Sipher: Putin is in a strange place. Most leaders, most countries are looking for stability, and the one thing they must worry about is you have the biggest, most powerful country in the world in the United States and essentially, it's not clear where it's going, and what it's doing, and what its interests are.
This has to be very difficult for Russia to come to terms with what policies they push forward as they try to figure out what the U.S. response will be, because there is a disconnect between the President's public views on Russia, and much of the rest of the administration, so it's got to be a difficult time for Putin to try to figure those things out.
The Cipher Brief: How do you anticipate that Russian tactics, techniques, and procedures will continue to evolve over the coming years? Will they continue to push if they don't receive strong enough pushback?
Sipher: I don't know if it was Lenin, or Stalin, who compared Russian policies to using a bayonet. You push, and as long as it's mush, you keep pushing until you hit bone, or you hit steel, and then you pull back. The one thing Putin uses his intelligence services for is to have an understanding of his adversaries, and enemies so he knows how far he can push.
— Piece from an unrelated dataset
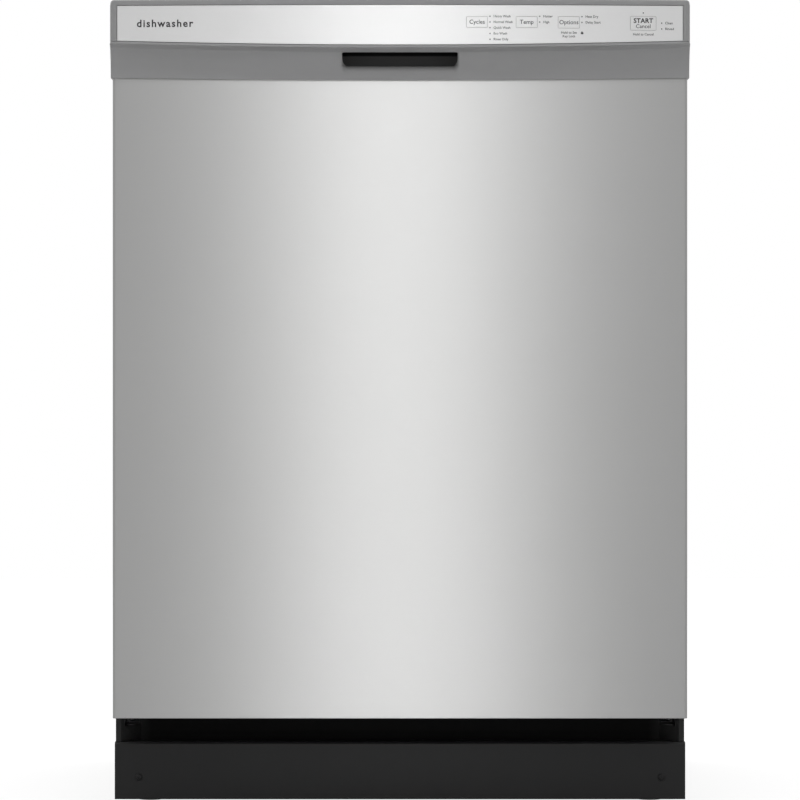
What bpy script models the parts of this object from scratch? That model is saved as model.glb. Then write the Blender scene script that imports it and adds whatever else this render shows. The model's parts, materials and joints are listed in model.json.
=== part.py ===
"""A built-in dishwasher, 24 inch class, with its door shut and both racks pushed in.

Metres, +Z up. The front faces -Y. The origin is on the floor, under the middle of the bounding box.
Each named object is one physical piece, and a moving piece has its origin on its axis.
"""

import math

import bmesh
import bpy
from mathutils import Matrix, Vector

# ---------------------------------------------------------------- driving dimensions
WIDTH = 0.608  # across the console, the widest piece
HEIGHT = 0.851  # floor to the top of the counter brackets, legs screwed in
DEPTH = 0.635  # console nose to the back of the blanket
GAP = 0.0004  # between pieces that rest on each other

Y_NOSE = -DEPTH / 2
Y_BACK = DEPTH / 2

# door
DOOR_HALF = 0.3022
Y_DOOR = Y_NOSE + 0.028  # stainless face
DOOR_BOTTOM = 0.0971
PANEL_TOP = 0.7725
SHEET = 0.001
Y_LINER = -0.2405  # the liner's flange, which shuts on the gasket
Y_LINER_PAN = -0.2290  # the liner's raised middle
LINER_HALF = 0.2965
LINER_BOTTOM = 0.1320
LINER_TOP = 0.8420
LINER_WALL = 0.002
HINGE_Y = -0.2545
HINGE_Z = 0.1150

# console
CONSOLE_HALF = WIDTH / 2
CONSOLE_TOP = 0.8509
CONSOLE_BACK = Y_LINER - 0.0008
CONSOLE_BOW = 0.010  # how far the ends lie behind the middle
CREASE_Z = 0.8000
CREASE_RISE = 0.0050
LOWER_EDGE_Z = 0.7680
LOWER_EDGE_RISE = 0.0024
CONSOLE_WALL = 0.0025
FASCIA_HALF = 0.2964
FASCIA_TOP = 0.8450
FASCIA_BOTTOM = 0.8029
FASCIA_BOTTOM_RISE = 0.0050
FASCIA_RECESS = 0.0008
FASCIA_THICK = 0.0012
GRIP_HALF = 0.0607
GRIP_TOP = 0.7957
GRIP_BOTTOM = 0.7815
BUTTON_TRAVEL = 0.0008
BUTTON_CLEARANCE = 0.0003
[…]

John Sipher, Former Member, CIA's Senior Intelligence Service
If you're a weaker country with an economy the size of Italy that is trying to play ball against a country like the United States, you can push, but you have to worry that if you push too far, the much bigger, and more powerful adversary will turn against you and then you're in a world of hurt.
So, he's very careful about calibrating how far he can push, what he chooses to do to cause pain. At this point, most Americans see Russia as at worst, a nuisance, or something they don't care about at all. Whereas, if Putin pushes too far, and actually makes the United States into an enemy that's going to actually turn its power against Russia, then he's got a lot to worry about.